While widely implemented in industry, this feedback mechanism has some limitations:
- It cannot resolve the lack of statistics for the first query on a column or table.
- It is ineffective in streaming environments where statistics are constantly changing.
Top-Level Decisions: Running Multiple Plans Simultaneously
An approach similar to speculative execution in systems like Spark or MapReduce is to execute multiple plans in parallel. Instead of selecting a single "best" plan at the outset, the system may choose two or three plans to run concurrently. After some execution time, it selects the fastest plan and cancels the others.
However, this method has drawbacks:
- It consumes more resources, as multiple plans are executed at once.
- The system can only execute a limited number of plans simultaneously, which may not be sufficient when dealing with highly complex queries.
Top-Level Decisions: Different Operators for Different Data Groups
Another advanced strategy is to group data based on specific characteristics and apply different execution plans to each group. This approach can integrate machine learning techniques to analyze data features and determine the most suitable plan for each data segment.
In such cases, the execution engine routes data to different operators based on the data's specific characteristics, enabling highly specialized and efficient processing paths for each group.
Mid-Level Decisions: Specialized Decision Operators
One way to enable more precise AQE is to introduce specialized decision operators into the query execution pipeline. A notable example is the Eddy operator, which acts as a decision-making control point in the pipeline.
- The Eddy operator manages multiple operators, adjusting the order in which tuples flow through them dynamically.
- For example, if a query involves a 3-table join, the Eddy operator controls the order in which rows are processed by each join operator. It can adjust dynamically to balance the workload, ensuring efficient use of system resources.
Mid-Level Decisions: Dynamic Plan Switching
Similar to global re-planning at runtime, dynamic plan switching allows the system to switch between different plans locally. For instance, consider a 3-table join followed by a GROUP BY
. The system may change the join order at runtime based on real-time data characteristics, adding correction plans to ensure the correctness of results.
This strategy requires the Pipeline engine to support dynamic topology modification.
Low-Level Decisions: Intra-Operator Adaptation
The finest level of AQE occurs within individual operators themselves. For example, the query optimizer can defer index selection and let the storage layer make adaptive decisions based on runtime data. In systems like StarRocks, the optimizer does not decide on the index to use; instead, the storage layer dynamically chooses the best index (e.g., Bitmap index) based on the query's characteristics.
-
Predicate ordering within an operator is another common adaptation strategy.

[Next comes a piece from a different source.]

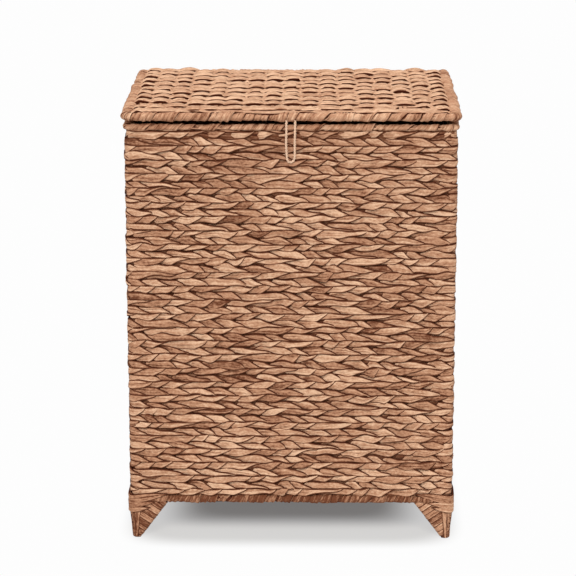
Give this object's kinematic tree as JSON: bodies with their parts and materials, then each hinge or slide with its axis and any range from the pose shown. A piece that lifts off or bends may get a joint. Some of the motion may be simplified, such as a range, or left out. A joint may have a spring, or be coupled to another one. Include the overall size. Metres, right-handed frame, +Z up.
{
  "type": "laundry hamper",
  "caption": "Rectangular lidded laundry hamper of braided water hyacinth on an iron-rod frame, with a woven hinged lid, a cord pull loop and wrapped corner feet.",
  "frame": {"origin": "on the floor under the middle of the hamper's footprint", "axes": "+Z up; the front, with the pull loop, faces -Y; +X is to the right of someone looking at the front"},
  "size_m": [0.457, 0.3573, 0.61],
  "materials": {
    "braided_hyacinth": "matte",
    "wrapped_hyacinth": "matte",
    "lid_weave": "matte",
    "frame_iron": "satin",
    "hinge_wire": "satin",
    "pull_cord": "matte"
  },
  "bodies": {
    "basket": {"base_rod_1": "frame_iron", "base_rod_2": "frame_iron", "base_rod_3": "frame_iron", "bottom_frame_ring": "frame_iron", "bottom_rim_wrap": "wrapped_hyacinth", "braided_wall": "braided_hyacinth", "corner_post_back_left": "frame_iron", "corner_post_back_right": "frame_iron", "corner_post_front_left": "frame_iron", "corner_post_front_right": "frame_iron", "foot_brace_back_left_back": "frame_iron", "foot_brace_back_left_side": "frame_iron", "foot_brace_back_right_back": "frame_iron", "foot_brace_back_right_side": "frame_iron", "foot_brace_front_left_front": "frame_iron", "foot_brace_front_left_side": "frame_iron", "foot_brace_front_right_front": "frame_iron", "foot_brace_front_right_side": "frame_iron", "foot_post_back_left": "frame_iron", "foot_post_back_right": "frame_iron", "foot_post_front_left": "frame_iron", "foot_post_front_right": "frame_iron", "foot_wrap_back_left": "wrapped_hyacinth", "foot_wrap_back_right": "wrapped_hyacinth", "foot_wrap_front_left": "wrapped_hyacinth", "foot_wrap_front_right": "wrapped_hyacinth", "hinge_link_left": "hinge_wire", "hinge_link_right": "hinge_wire", "top_frame_ring": "frame_iron", "top_rim_wrap": "wrapped_hyacinth", "top_rim_wrap_back": "wrapped_hyacinth", "wall_stake_back_left": "frame_iron", "wall_stake_back_right": "frame_iron", "wall_stake_front_left": "frame_iron", "wall_stake_front_right": "frame_iron", "wall_stake_left": "frame_iron", "wall_stake_right": "frame_iron", "woven_base": "braided_hyacinth"},
    "lid": {"lid_bar_1": "frame_iron", "lid_bar_2": "frame_iron", "lid_bar_3": "frame_iron", "lid_bar_4": "frame_iron", "lid_frame_ring": "frame_iron", "lid_rim_wrap": "wrapped_hyacinth", "lid_rim_wrap_back": "wrapped_hyacinth", "pull_loop": "pull_cord", "woven_lid_panel": "lid_weave"}
  },
  "joints": [
    {"name": "lid_hinge", "type": "hinge", "parent": "basket", "child": "lid", "pos_m": [0, 0.17, 0.6002], "axis": [-1, 0, 0], "range_deg": [0, 105]}
  ]
}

Similar to the Eddy operator's dynamic predicate ordering, individual operators can reorder predicates dynamically to maximize efficiency.
-
Symmetric Hash Joins are another example. Traditional hash joins use a fixed strategy where the right table builds the hash table, and the left table probes it. In Symmetric Hash Joins, both tables build hash tables, allowing for more flexibility in streaming environments. This method consumes more memory but provides greater adaptability when used with Eddy operators for join reordering.
-
N-ary Symmetric Hash Joins expand on this concept by allowing multiple input streams for a join operator, enabling flexible join order decisions for each row of data. This is especially useful in streaming scenarios.
To get a clearer picture of how query execution works in StarRocks, watch this video.

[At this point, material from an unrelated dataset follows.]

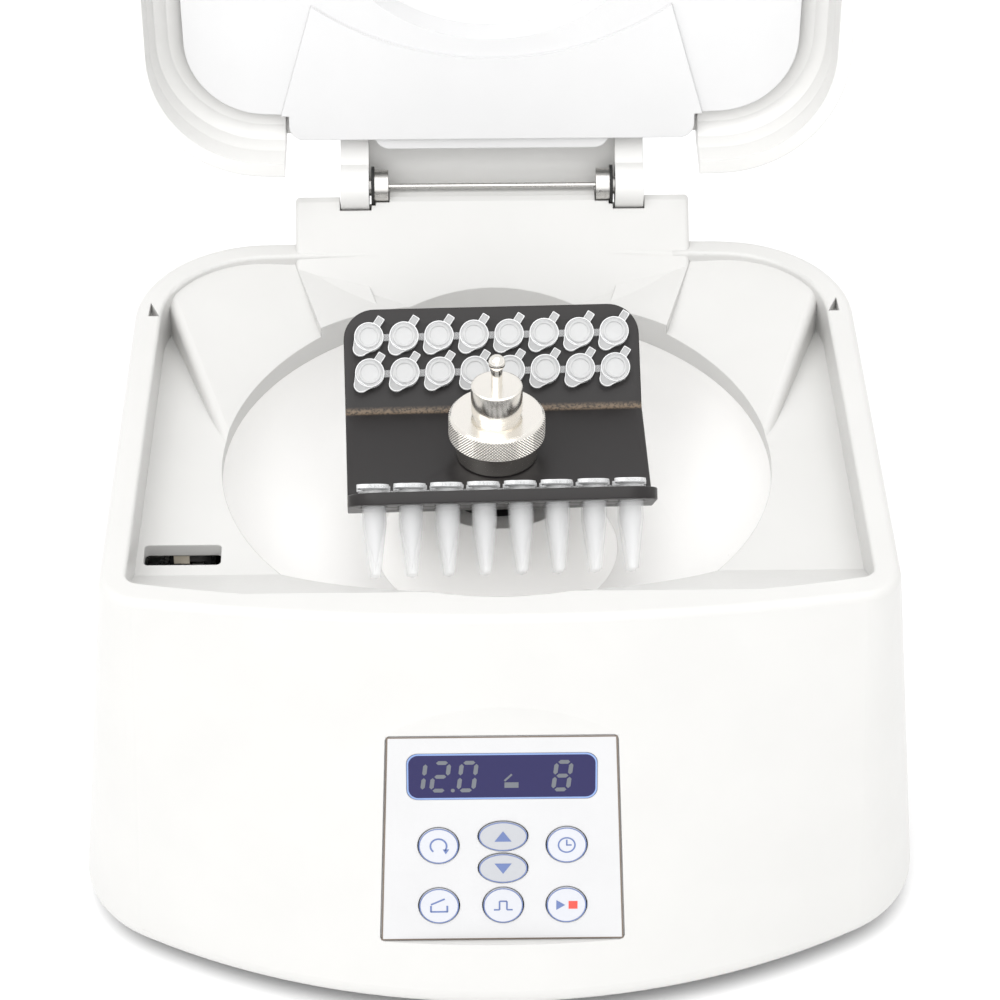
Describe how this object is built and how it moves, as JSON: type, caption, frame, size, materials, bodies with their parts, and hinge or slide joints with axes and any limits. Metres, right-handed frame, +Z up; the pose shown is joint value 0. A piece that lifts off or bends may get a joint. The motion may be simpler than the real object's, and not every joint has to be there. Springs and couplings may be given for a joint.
{
  "type": "mini centrifuge",
  "caption": "Bench mini centrifuge with a hinged domed lid, a fixed-angle strip rotor in an open bowl, and a sloping front control panel with a display and keys.",
  "frame": {"origin": "on the bench under the spindle's axis", "axes": "+Z up along the spindle, -Y towards the control panel at the front, X to the right as seen from the front"},
  "size_m": [0.2104, 0.2434, 0.2889],
  "materials": {
    "white_housing": "satin moulded ABS",
    "white_liner": "fine satin moulding",
    "bowl_white": "smooth satin",
    "dark_plastic": "fine grain",
    "beige_plastic": "satin",
    "rubber_black": "matt",
    "steel": "brushed",
    "nickel": "polished nickel plate",
    "anodised_black": "black anodised, satin",
    "tube_clear": "clear polypropylene",
    "cap_white": "frosted polypropylene",
    "panel_film": "printed film",
    "key_film": "printed film",
    "key_grey": "printed film",
    "display_glass": "smoked",
    "board_green": "solder mask",
    "copper": "enamelled windings"
  },
  "bodies": {
    "root": {"upper_housing": "white_housing", "base_plate": "dark_plastic", "feet": "rubber_black", "rotor_chamber": "bowl_white", "shaft_boot": "rubber_black", "vibration_dampers": "rubber_black", "motor_plate": "steel", "motor_can": "steel", "motor_bearings": "steel", "motor_stator": "copper", "latch_housing": "dark_plastic", "latch_guide": "beige_plastic", "latch_bracket": "steel", "housing_screws": "steel", "motor_screws": "steel", "spindle_cowl": "bowl_white", "mains_inlet": "dark_plastic", "inlet_pins": "steel", "switch_frame": "dark_plastic", "hinge_washers": "rubber_black", "display_module": "dark_plastic", "display_window": "display_glass", "control_overlay": "panel_film", "control_board": "board_green", "power_board": "board_green", "hinge_barrel_right": "steel", "hinge_barrel_left": "steel", "torsion_rod": "steel"},
    "lid": {"lid_shell": "white_housing", "lid_liner": "white_liner", "lid_striker": "steel"},
    "spindle": {"drive_shaft": "steel", "motor_rotor": "steel"},
    "rotor": {"rotor_plate": "anodised_black", "rotor_bushing": "steel"},
    "nut": {"rotor_nut": "nickel", "lift_pin": "nickel"},
    "latch_bolt_body": {"latch_bolt": "steel"},
    "rocker": {"switch_rocker": "dark_plastic"},
    "strip_rear_inner": {"tube_strip_rear_inner": "tube_clear", "strip_caps_rear_inner": "cap_white"},
    "strip_rear_outer": {"tube_strip_rear_outer": "tube_clear", "strip_caps_rear_outer": "cap_white"},
    "strip_front_inner": {"tube_strip_front_inner": "tube_clear", "strip_caps_front_inner": "cap_white"},
    "strip_front_outer": {"tube_strip_front_outer": "tube_clear", "strip_caps_front_outer": "cap_white"},
    "speed_key_body": {"speed_key": "key_film"},
    "time_key_body": {"time_key": "key_film"},
    "door_key_body": {"door_key": "key_film"},
    "pulse_key_body": {"pulse_key": "key_film"},
    "start_key_body": {"start_key": "key_film"},
    "up_key_body": {"up_key": "key_grey"},
    "down_key_body": {"down_key": "key_grey"}
  },
  "joints": [
    {"name": "lid_hinge", "type": "hinge", "parent": "root", "child": "lid", "pos_m": [0, 0.0901, 0.1215], "axis": [-1, 0, 0], "range_deg": [-98.7, 0]},
    {"name": "spindle_spin", "type": "hinge", "parent": "root", "child": "spindle", "pos_m": [0, 0, 0.1], "axis": [0, 0, 1], "continuous": true},
    {"name": "rotor_lift", "type": "slide", "parent": "spindle", "child": "rotor", "axis": [0, 0, 1], "range_m": [0, 0.045]},
    {"name": "nut_turn", "type": "hinge", "parent": "rotor", "child": "nut", "pos_m": [0, 0, 0.1], "axis": [0, 0, 1], "range_deg": [0, 720]},
    {"name": "bolt_slide", "type": "slide", "parent": "root", "child": "latch_bolt_body", "axis": [0, -1, 0], "range_m": [0, 0.005]},
    {"name": "rocker_turn", "type": "hinge", "parent": "root", "child": "rocker", "pos_m": [0.019, 0.087, 0.024], "axis": [-1, 0, 0], "range_deg": [0, 14]},
    {"name": "strip_rear_inner_lift", "type": "slide", "parent": "rotor", "child": "strip_rear_inner", "axis": [0.0187, -0.6689, 0.7431], "range_m": [0, 0.024]},
    {"name": "strip_rear_outer_lift", "type": "slide", "parent": "rotor", "child": "strip_rear_outer", "axis": [0.0187, -0.6689, 0.7431], "range_m": [0, 0.024]},
    {"name": "strip_front_inner_lift", "type": "slide", "parent": "rotor", "child": "strip_front_inner", "axis": [-0.0187, 0.6689, 0.7431], "range_m": [0, 0.024]},
    {"name": "strip_front_outer_lift", "type": "slide", "parent": "rotor", "child": "strip_front_outer", "axis": [-0.0187, 0.6689, 0.7431], "range_m": [0, 0.024]},
    {"name": "speed_key_press", "type": "slide", "parent": "root", "child": "speed_key_body", "axis": [0, -0.9753, 0.2207], "range_m": [-0.0004, 0], "stiffness_N_per_m": 800},
    {"name": "time_key_press", "type": "slide", "parent": "root", "child": "time_key_body", "axis": [0, -0.9753, 0.2207], "range_m": [-0.0004, 0], "stiffness_N_per_m": 800},
    {"name": "door_key_press", "type": "slide", "parent": "root", "child": "door_key_body", "axis": [0, -0.9753, 0.2207], "range_m": [-0.0004, 0], "stiffness_N_per_m": 800},
    {"name": "pulse_key_press", "type": "slide", "parent": "root", "child": "pulse_key_body", "axis": [0, -0.9753, 0.2207], "range_m": [-0.0004, 0], "stiffness_N_per_m": 800},
    {"name": "start_key_press", "type": "slide", "parent": "root", "child": "start_key_body", "axis": [0, -0.9753, 0.2207], "range_m": [-0.0004, 0], "stiffness_N_per_m": 800},
    {"name": "up_key_press", "type": "slide", "parent": "root", "child": "up_key_body", "axis": [0, -0.9753, 0.2207], "range_m": [-0.0004, 0], "stiffness_N_per_m": 800},
    {"name": "down_key_press", "type": "slide", "parent": "root", "child": "down_key_body", "axis": [0, -0.9753, 0.2207], "range_m": [-0.0004, 0], "stiffness_N_per_m": 800}
  ]
}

In summary, AQE involves a range of strategies, from high-level multi-plan execution to fine-grained operator-level adaptations. These methods work together to improve query performance by dynamically responding to runtime conditions and data characteristics, providing a more intelligent and efficient execution model.

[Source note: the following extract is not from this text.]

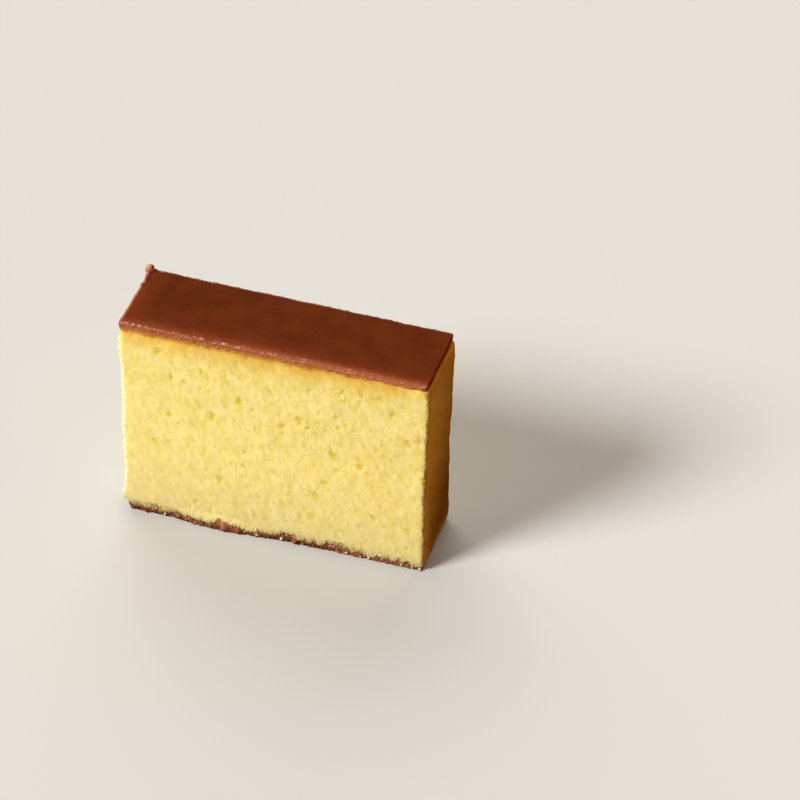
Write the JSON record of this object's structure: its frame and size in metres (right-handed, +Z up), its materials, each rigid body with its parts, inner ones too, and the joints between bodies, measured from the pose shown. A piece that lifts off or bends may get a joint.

Challenges of Adaptive Query Execution (AQE)
-
Handling Stateful Operators: Managing stateful operators during plan adaptation is complex because these operators store data or context. Switching plans can lead to inefficiencies, and re-initializing these operators without losing data requires precision.
-
Cost of Plan Switching: Determining the optimal time to switch execution plans is tricky. Frequent switching can introduce overhead, slowing down execution instead of optimizing it.
-
Ensuring Correctness: One of the biggest challenges is maintaining data integrity during plan transitions. Adaptive execution must ensure that no data is processed twice and that partial results are handled correctly.
-
Lack of Predictability: Since adaptive execution plans are determined at runtime, predicting query performance is difficult. This unpredictability can complicate resource management and performance expectations.
-
Increased Testing Complexity: Testing adaptive execution paths requires more effort than static plans. Every possible adaptation path needs to be tested, increasing the complexity and cost of testing.
-
Avoiding Query Degradation: Adaptive execution can degrade performance for queries that don't need adaptation. Proper thresholds must be set to ensure that only the right queries are re-planned.
Conclusion
Adaptive execution strategies can greatly improve performance by dynamically adjusting to runtime conditions. The finer the granularity at which information is collected and acted upon, the more accurate and timely the adaptations. This means that an adaptive execution strategy can be applied at various levels—from the entire query down to individual data batches or even rows. However, increased granularity comes at the cost of additional overhead in terms of computation and data collection.
The complexity of operators also affects how easily they can be adapted. For instance, operators like Nested Loops Joins are easier to adapt because they can reassess after each iteration, while Hash Joins are more rigid, making real-time adaptation harder. Advanced adaptive strategies often resemble reinforcement learning, where the system continuously learns and adjusts based on feedback from the data and query execution process.
In the future, adaptive execution will likely become a standard feature in high-performing databases. As more databases adopt adaptive strategies, query performance will improve, even when accurate statistics or prior knowledge about the data is lacking. Databases will focus heavily on making real-time decisions about execution plans based on live data and runtime statistics, making them smarter and more efficient.